Telle fut sa tâche. En fut-il équitablement récompensé ? Assurément, il a connu les triomphes populaires, l’ivresse des éditions enlevées, la gloire de la « pile » sous les galeries de l’Odéon, et aussi, disons-le, la satisfaction du gain légitime et copieux. Mais à côté de ces jouissances il en est d’autres dont l’artiste, quand il a le cœur bien situé, est encore plus friand. Il est très doux de captiver un million de bourgeois anonymes qui se délectent à votre prose. Il est plus doux, peut-être, de plaire à cent mandarins, qui, à tort ou à raison, représentent l’élite des connaisseurs. Ils règlent le ton, pérorent dans les salons et dans les cénacles, préparent les élections académiques, décident si un tel est de premier ou de second ordre, dosent le talent ou le génie, et rendent des arrêts qui sont acceptés sans résistance et répandus en tous lieux par l’innombrable légion des snobs. Que ces arrêts soient toujours sensés, je me garderai de l’affirmer. Et cependant on est obligé d’en tenir compte, car ils suffisent à vous élever ou à vous abaisser dans l’opinion générale. Eh bien ! ils n’ont jamais été très favorables à M. Hector Malot. Il n’est jamais tout à fait sorti de la grosse popularité. Il n’a pas cessé d’être aux yeux des dilettantes un romancier pour la foule, non pas sans doute au même degré que M. Émile Richebourg. On lui a accordé une nuance d’estime particulière ; on a rendu hommage à son mérite, à l’intégrité de son esprit, à l’excellence de ses intentions. Mais il n’a pu conquérir la réputation d’un Daudet, d’un Bourget, d’un Zola.

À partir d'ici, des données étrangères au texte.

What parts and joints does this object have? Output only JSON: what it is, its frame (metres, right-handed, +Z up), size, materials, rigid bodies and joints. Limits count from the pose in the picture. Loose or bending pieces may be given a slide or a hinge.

On n’admet pas qu’il soit de la même essence.

Me fais-je bien comprendre ? Supposez, au siècle dernier, une réunion de gentilshommes de la plus pure noblesse, auxquels vient se joindre le fils d’un riche marchand. Ce dernier fût-il encore de meilleure mine, ne sera pas avec eux sur un pied de complète égalité. M. Malot est un peu comme ce fils de marchand. Il lui manque quelque chose pour se fondre dans la race des gentilshommes artistes. Que lui manque-t-il ? Mon Dieu ! nous pouvons le proclamer sans offense, M. Malot pèche par la forme. Sa langue est lourde, sauf lorsqu’il est entraîné par le mouvement du récit ; elle est souvent incorrecte. Il s’en exhale comme un parfum boutiquier, comme une odeur de cassonade et de chandelle. Ecoutez-le quand il rédige son testament, dont nous citions plus haut quelques lignes : « J’aurais pu continuer d’exploiter un nom, auquel les années ont donné une valeur commerciale. » Il se défend, plus loin, de ressembler à « ces jeunes peintres qu’un petit succès vient de signaler à l’attention des marchands de tableaux, qui les enrôlent à leur service, en leur achetant d’avance leur fabrication... » Un négociant rédigeant son prospectus userait à peu près des mêmes termes. M. Malot ignore l’élégance des demi-teintes, les caresses du style, la subtile ironie des sous-entendus et des malices perfides. Cela a éloigné de lui les estomacs difficiles qui préfèrent à la solidité des viandes substantielles et communes la saveur des cuisines raffinées. Et puis, ce qui lui a nui plus que tout le reste, c’est son parfait équilibre, son air de santé inaltérable. Le moraliste affirme que les amants veulent faire tout le bonheur et, s’ils ne le peuvent, tout le malheur de ceux qu’ils aiment. De même l’écrivain arrive à conquérir le public par ses défauts non moins que par ses mérites. Il s’impose par ses traits saillants, par un je ne sais quoi qui constitue sa physionomie et qui n’est pas toujours ce qu’il y a de meilleur en lui. Ce je ne sais quoi, M. Hector Malot en est dépourvu. Il fut toujours excellent. Que n’a-t-il été parfois exécrable et parfois sublime ! Son malheur fut d’avoir des qualités trop unies et d’être trop bien portant.